Massed study vs spaced practice
Stop studying one topic for hours in a single session. Stop reviewing material only when exams approach.
Start spacing study sessions across days or weeks. Start testing yourself at increasing intervals after learning something new.
Spaced practice works because it forces the brain to reconstruct information after some forgetting has occurred. This reconstruction effort builds stronger retention than reviewing while short-term fluency is still active. Spacing reduces immediate ease but increases long-term retention.
Example-following vs problem-first attempts
Stop reading solutions before attempting problems. Stop watching walkthroughs before trying methods yourself.
Start attempting problems without help. Struggle with solutions before checking correct methods. Use examples only after your own attempt fails.

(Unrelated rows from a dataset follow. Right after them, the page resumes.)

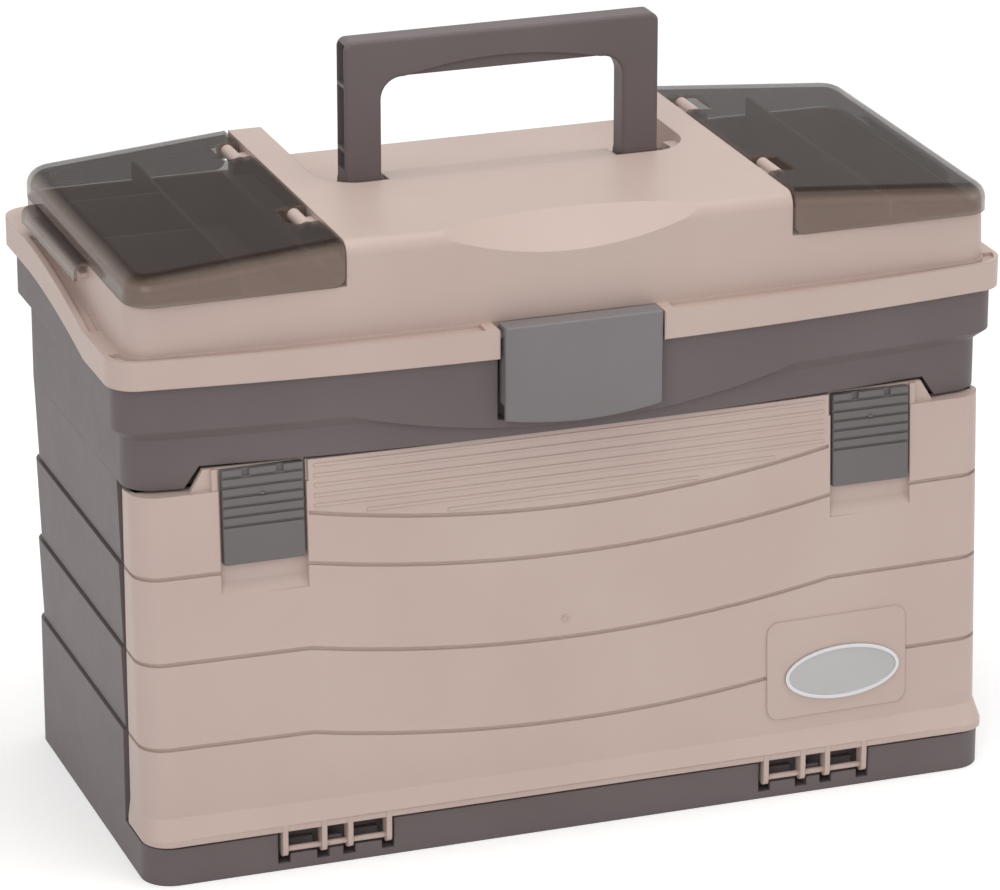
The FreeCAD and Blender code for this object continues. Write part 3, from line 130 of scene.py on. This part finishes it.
def per_metre(size_in_mm):
    """Texture scale for a pattern whose grains are that many millimetres across."""
    return 1.0 / (size_in_mm * mm)


def seen_directly(tree):
    """One for what the camera sees, straight or in gloss or through glass, and else zero."""
    seen = add(tree, "ShaderNodeLightPath")
    glossy = add(tree, "ShaderNodeMath", {"operation": "MAXIMUM"},
                 links={0: seen.outputs["Is Camera Ray"], 1: seen.outputs["Is Glossy Ray"]})
    return add(tree, "ShaderNodeMath", {"operation": "MAXIMUM"},
               links={0: glossy.outputs[0], 1: seen.outputs["Is Transmission Ray"]}).outputs[0]


print("beige in linear light:", [round(c, 3) for c in linear("C6B2A8")])

# %% [markdown]
# ## Moulded plastic
# The big shells are injection moulded polypropylene. The steel mould is spark eroded, so
# the surface has a fine satin grain and never a clean mirror. Up close the colour drifts
# a little, because the pigment flows with the plastic. Three layers do it: a very slow
# noise for the flow, a finer one for the gloss, and a grain for the bump. The real grain
# is about a tenth of a millimetre, too fine to see here, so it is drawn coarser. A bevel
# node rounds the sharp edges in the shading, as every moulded edge has a small radius.


# %% Moulded plastic
flow_mm = 90.0
gloss_mm = 12.0
gloss_spread = 0.05
polypropylene_ior = 1.49


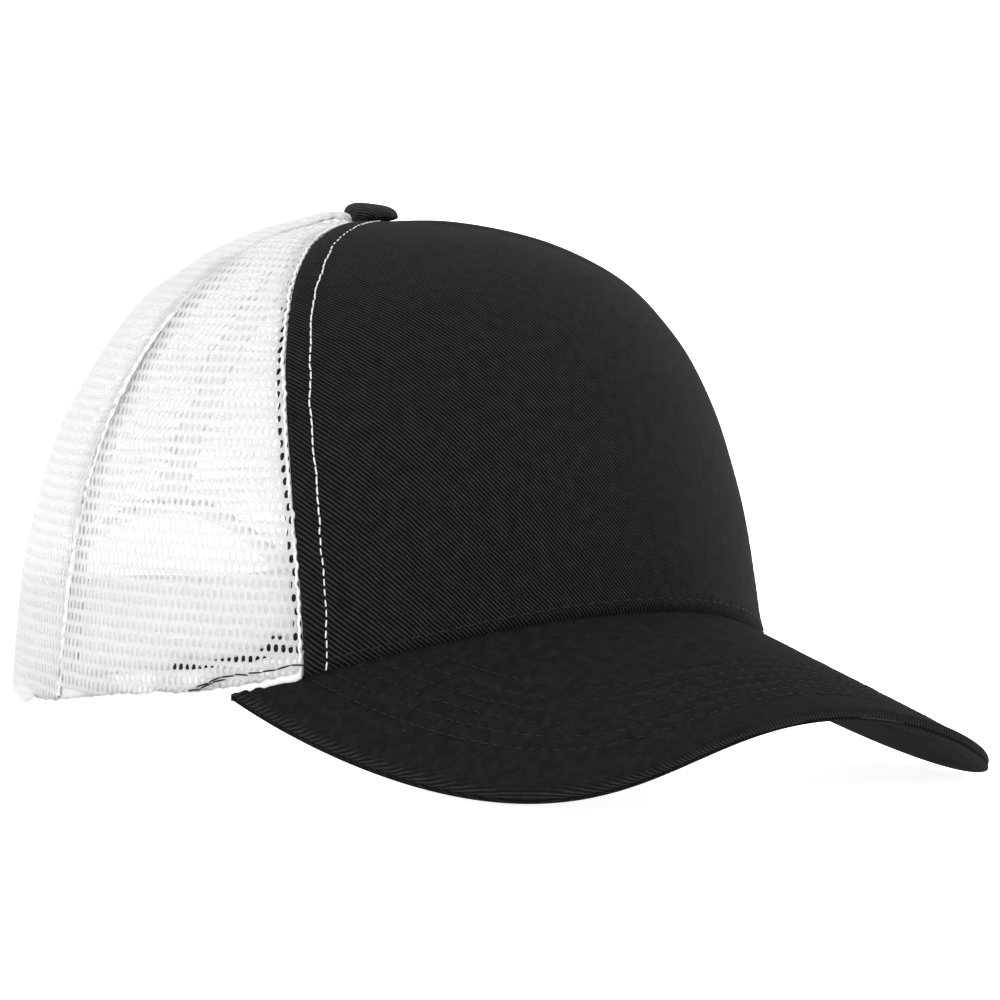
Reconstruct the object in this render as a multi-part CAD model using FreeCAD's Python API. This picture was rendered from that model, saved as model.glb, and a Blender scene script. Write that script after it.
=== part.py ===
"""A five-panel trucker cap: twill front, open mesh sides and back, curved visor, plastic snap closure.

Millimetres, +Z up. The visor points to -Y and the wearer's left is +X. The cap stands on z = 0 as it
stands on a table, on the two low edges of the visor and on the back hem. The origin is the middle of its
footprint.

The crown is one surface, described by two numbers: an angle around the head (0 at the front, 90 on the
wearer's left, 180 at the back) and a lift in degrees (0 at the hem, 90 at the top of the head). Every
fabric layer is a piece of that surface, thickened between two depths below it.
"""
import FreeCAD, Part
import math
import os

Vector = FreeCAD.Vector

# Head opening at the hem: half an ellipse in front, a slightly longer half behind.
HALF_WIDTH = 83.0
HALF_FRONT = 97.0
HALF_BACK = 101.0

# Crown: height of the top, how far it sits behind the widest line, and the profile over the front, the
# side and the back. A profile is (fullness near the top, fullness near the hem, inward lean).
CROWN_HEIGHT = 121.0
APEX_BACK = 9.0
PROFILE_FRONT = (3.6, 3.1, 0.21)
PROFILE_SIDE = (3.2, 2.75, 0.10)
PROFILE_BACK = (2.3, 1.65, 0.04)
TOP_LIFT = 87.5

# Hem: it follows the visor between the ears and comes down to the table at the back.
EAR_ANGLE = 73.0
HEM_FLAT_ANGLE = 142.0
HEM_GAP = 0.2
HEM_DIP = 0.1

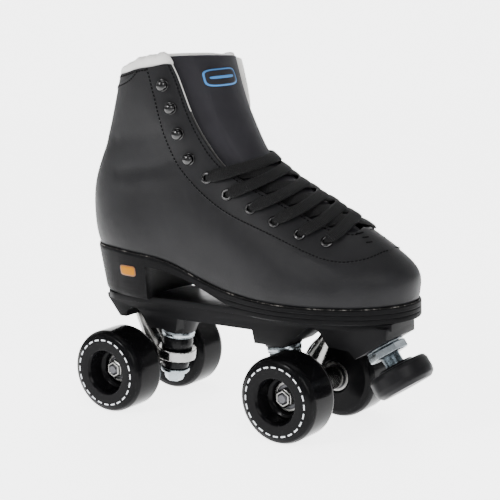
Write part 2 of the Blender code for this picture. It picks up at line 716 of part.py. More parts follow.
def make_strap(name, start, end, lifts):
    """A flat strap with square edges along the boot."""
    middle, wide, normal = strap_points(start, end, lifts)
    half = wide * LACE_WIDTH / 2
    thick = normal * LACE_THICKNESS
    rings = np.stack([middle - half, middle - half + thick, middle + half + thick, middle + half], 1)
    faces = grid_faces(LACE_STATIONS, 4, True)
    last_ring = (LACE_STATIONS - 1) * 4
    faces += [(0, 1, 2, 3), (last_ring + 3, last_ring + 2, last_ring + 1, last_ring)]
    strap = surface(name, rings.reshape(-1, 3), faces)
    shape = bmesh.new()
    shape.from_mesh(strap.data)
    bmesh.ops.recalc_face_normals(shape, faces=shape.faces)
    shape.to_mesh(strap.data)
    shape.free()
    return strap


def tucked(spot):
    """Where a strap goes under the throat's edge on its way to an eyelet."""
    return float(throat_place(spot[1])) + LACE_TUCK, spot[1]


def make_lace():
    """Bar over the toe pair and crossings that start at an eyelet and tuck under the far edge, all joined."""
    bar = EYELETS[-1]
    lace = make_strap("lace", bar, bar, (LACE_LIFT, LACE_LIFT))
    for number in reversed(range(len(EYELETS) - 1)):
        start, end = EYELETS[number], tucked(EYELETS[number + 1])
        low = LACE_LIFT - LACE_DIP
        straps = [make_strap(f"strap_{number}_over", start, end, (LACE_LIFT, low)),
                  make_strap(f"strap_{number}_back", end, start, (low, LACE_LIFT + LACE_STEP))]
        for strap in straps:
            boolean(lace, as_cutter(strap), "UNION", "MANIFOLD")
    return keep(lace, cord())


def make_fittings():
    for side, word in ((-1, "lateral"), (1, "medial")):
        for number, spot in enumerate(EYELETS):
            make_eyelet(f"eyelet_{word}_{number + 1}", eyelet_frame(*spot, side))
        for number, spot in enumerate(HOOKS):
            make_hook(f"hook_{word}_{number + 1}", eyelet_frame(*spot, side))


# ---------------------------------------------------------------- plate
def arc(centre, radius, start, end, count):
    """Points along an arc, its angles in degrees."""
    angles = np.radians(np.linspace(start, end, count))
    return [(centre[0] + radius * math.cos(a), centre[1] + radius * math.sin(a)) for a in angles]


def flange_outline():
    """Plate's flange seen from above: wide under heel and ball, narrow at the waist and the nose."""
    half = [(PLATE_TAIL, 15), (PLATE_TAIL + 6 * MM, 22), (-88 * MM, 26), (-66 * MM, 26), (-50 * MM, 23.5),
            (-20 * MM, 22), (20 * MM, 22), (48 * MM, 26), (66 * MM, 30), (100 * MM, 30), (120 * MM, 25),
            (PLATE_NOSE - 6 * MM, 17), (PLATE_NOSE, 13)]
    outer = [(x, -y * MM) for x, y in half]
    return outer + [(x, -y) for x, y in reversed(outer)]


def spine_outline():
    """Plate's side view below the flange, from tail to nose and back along the top."""
    top = PLATE_TOP - FLANGE / 2
    beam = PLATE_TOP - SPINE_DEPTH
    hump = AXLE_Z + PIVOT_HEIGHT - 4.6 * MM
    foot = AXLE_Z + HOUSING_FOOT + 3 * MM
    axle = WHEELBASE / 2
    boss = axle - KINGPIN_REACH
    rear = [(PLATE_TAIL + 1.5 * MM, top), (PLATE_TAIL + 2 * MM, top - 3 * MM),
            (-axle - PIVOT_REACH - 2 * MM, hump), (-axle - PIVOT_REACH + 4 * MM, hump)]
    rear += arc((-axle + 1.5 * MM, hump), 8 * MM, 160, 30, 6)
    rear += [(-boss - 12.5 * MM, foot), (-boss + 12.5 * MM, foot), (-boss + 14.5 * MM, beam)]
    front = [(boss - 14.5 * MM, beam), (boss - 12.5 * MM, foot), (boss + 12.5 * MM, foot)]
    front += arc((axle + 8 * MM, hump), 11 * MM, 150, 20, 7)
    front += [(axle + 22 * MM, hump - 1 * MM), (STOP_X - 17 * MM, hump - 2 * MM),
              (STOP_X - 12 * MM, hump - 7 * MM), (PLATE_NOSE - 1 * MM, hump + 9 * MM),
              (PLATE_NOSE - 1 * MM, top)]
    return rear + front


def truck_frame(front):
    """Matrix of a truck: X inboard from its axle, the origin on the axle's middle."""
    x = WHEELBASE / 2 if front else -WHEELBASE / 2
    return Matrix.Translation((x, 0, AXLE_Z)) @ Matrix.Rotation(math.pi if front else 0, 4, "Z")


def kingpin_frame():
    """Within a truck: Z up the kingpin, the origin at the foot of its housing."""
    return Matrix.Translation((KINGPIN_REACH, 0, HOUSING_FOOT)) @ Matrix.Rotation(KINGPIN_LEAN, 4, "Y")


def pivot_ends():
    """Pivot arm's root and tip within a truck."""
    return Vector((9 * MM, 0, 6 * MM)), Vector((-PIVOT_REACH, 0, PIVOT_HEIGHT))


def stop_frame():
    """Z up the toe stop's stem, the origin where it leaves the plate."""
    face = AXLE_Z + PIVOT_HEIGHT - 4.6 * MM + 0.6 * MM
    return Matrix.Translation((STOP_X, 0, face)) @ Matrix.Rotation(-STOP_LEAN, 4, "Y")


def placed(obj, frame):
    """Moves an unparented object by a frame."""
    obj.matrix_world = frame @ obj.matrix_world
    return obj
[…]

Problem-first practice works because productive struggle forces the brain to engage actively. Even failed attempts build understanding by revealing gaps. Examples become more meaningful after failure because the brain actively seeks what was missing. Following examples first creates the illusion of understanding without building problem-solving capacity.
What to stop, what to start, and what to do next
Stop judging learning by how easy review feels. Ease indicates familiarity, not retention.
Stop rereading notes without closing them and testing recall. Recognition-based review wastes time.
Start testing memory early and often. Retrieval practice builds retention even when it feels difficult.
Start using delay between study and recall. Spaced retrieval strengthens memory pathways more than immediate review.
Next step: choose one subject you are currently studying. Redesign the study method to start with recall instead of review. Close your materials. Write everything you remember. Check accuracy only after completing the recall attempt. Repeat this process at increasing intervals. This single change will expose weak retention and begin building stronger memory pathways immediately.